Beyond that, I read enough lesbian romance that I’m tired of the formulas, and what I found refreshing about this novel is that it doesn’t follow them. How many lesbian romances have a het male coprotagonist who shares equal time with his female counterpart? The whole story is a beautifully-executed bait-and-switch playing on the structure of romance and YA romance in particular. In another book, Josh and Vanessa’s early relationship would be belligerent sexual tension. Because I’m reviewing this book for the Lesbrary, I’ve spoiled that part for you already: Josh and Vanessa do not end up together. You’d know the same if you read the blurb and know that “feelings unexpectedly evolve beyond friendship” means “gay.” None of the relationships in the book end up coming out the way the characters expect them to. I want more books like this.

Vanessa’s coming to terms with falling for a girl felt real to me. When she angsts, it’s less because of internalized homophobia and more because she loves acting and worries that being a double-minority in Hollywood will cost her her career and that it will give her parents another reason to dislike her. I’m long past the drama of coming out myself, but sadly I can still relate to feeling like a perpetual disappointment to one’s parents.

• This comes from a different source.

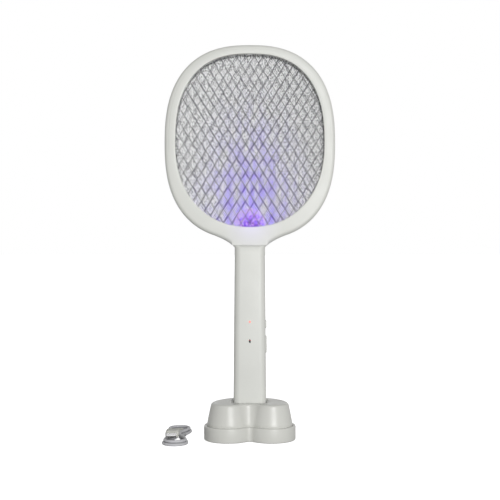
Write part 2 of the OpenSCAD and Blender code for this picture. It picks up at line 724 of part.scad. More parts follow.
module cable_hank() {
  color("lightgray") translate([hank_x, 0, 0]) linear_extrude(hank_h) {
    for (s = [-1, 1]) translate([0, s * hank_fold_y]) circle(hank_fold_r, $fn = 64);
    square([hank_waist, 2 * hank_fold_y], center = true);
  }
}

front_frame();
rear_frame();
front_guard_grid();
rear_guard_grid();
hv_grid();
front_spacer_ring();
rear_spacer_ring();
frame_screws();
uv_led_board();
uv_leds();
uv_lens();
handle_front_shell();
handle_rear_shell();
shell_screws();
main_circuit_board();
board_screws();
hv_transformer();
hv_capacitor();
hv_diodes();
battery_cell();
battery_tray();
battery_contacts();
battery_leads();
hv_leads();
uv_leads();
mode_switch_body();
mode_slider_knob();
trigger_button();
trigger_microswitch();
trigger_spring();
power_led();
indicator_light_pipe();
charge_led();
charge_window();
charging_socket();
stand_upper_shell();
stand_tray();
stand_socket();
stand_screws();
rubber_feet();
usb_a_shell();
usb_a_housing();
usb_a_tongue();
micro_usb_shell();
micro_usb_housing();
cable_tie();
cable_lead();
cable_hank();
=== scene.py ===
import math

import bmesh
import bpy
import numpy as np
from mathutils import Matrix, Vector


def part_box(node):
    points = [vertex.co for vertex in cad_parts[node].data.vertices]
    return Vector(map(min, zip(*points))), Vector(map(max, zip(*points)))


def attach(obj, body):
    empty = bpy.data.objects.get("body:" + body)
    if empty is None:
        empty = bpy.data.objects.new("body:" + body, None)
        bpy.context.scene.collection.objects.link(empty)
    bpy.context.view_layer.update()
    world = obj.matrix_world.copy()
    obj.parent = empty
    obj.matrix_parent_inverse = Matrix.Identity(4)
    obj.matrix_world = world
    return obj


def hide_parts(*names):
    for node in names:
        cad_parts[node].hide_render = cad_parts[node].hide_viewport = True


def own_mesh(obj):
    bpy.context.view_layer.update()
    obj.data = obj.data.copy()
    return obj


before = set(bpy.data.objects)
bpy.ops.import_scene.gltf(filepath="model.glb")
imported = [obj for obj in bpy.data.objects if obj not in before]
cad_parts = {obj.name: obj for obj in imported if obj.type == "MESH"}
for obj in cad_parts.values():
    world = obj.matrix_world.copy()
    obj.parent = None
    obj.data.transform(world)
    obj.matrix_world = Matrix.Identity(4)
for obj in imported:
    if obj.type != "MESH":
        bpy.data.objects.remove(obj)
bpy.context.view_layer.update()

# ---------------------------------------------------------------- sizes, in metres
MM = 0.001
TAU = 2 * math.pi

RING_LOW, RING_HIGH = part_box("front_frame")
HANDLE_LOW, HANDLE_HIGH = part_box("handle_front_shell")
STAND_LOW, STAND_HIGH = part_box("stand_upper_shell")
TRAY_LOW, TRAY_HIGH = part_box("stand_tray")
LENS_LOW, LENS_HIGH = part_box("uv_lens")

HALF_T = -RING_LOW[1]
HEAD_HALF_W = RING_HIGH[0]
HEAD_TOP_Z = RING_HIGH[2]
HEAD_UP = 120 * MM
HEAD_DOWN = 118 * MM
HEAD_Z = HEAD_TOP_Z - HEAD_UP
HEAD_POWER = 2.5
OPENING_POWER_DOWN = 2.2
RING_SIDE = 13.4 * MM
RING_TOP = 11.3 * MM
RING_BOTTOM = 15.8 * MM
SEAM_Z = HANDLE_HIGH[2]
SHOULDER_HALF_W = 21 * MM
SHOULDER_H = 2.5 * MM
SHOULDER_D_AT_SEAM = 24 * MM
SLIDER_TRAVEL = 3.5 * MM
LENS_DOME_R = 19 * MM
LENS_FOOT_HALF_W = 12 * MM
LENS_FAN_Z = HEAD_Z - HEAD_DOWN + RING_BOTTOM + 2.2 * MM
PART_GAP = 0.12 * MM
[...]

Vanessa and her future girlfriend hurt each other some times with the all-too-accurate clumsiness of teenagers working out how relationships go.

The dialogue’s good enough to have made me laugh out loud several times when I was writing this review. I’d quote it here but outside of the context and the characters, it would lose its punch. The plot and development of the characters are well-structured and have interesting symmetry with some depth I didn’t notice on my first reading. Under the Lights is romance done well.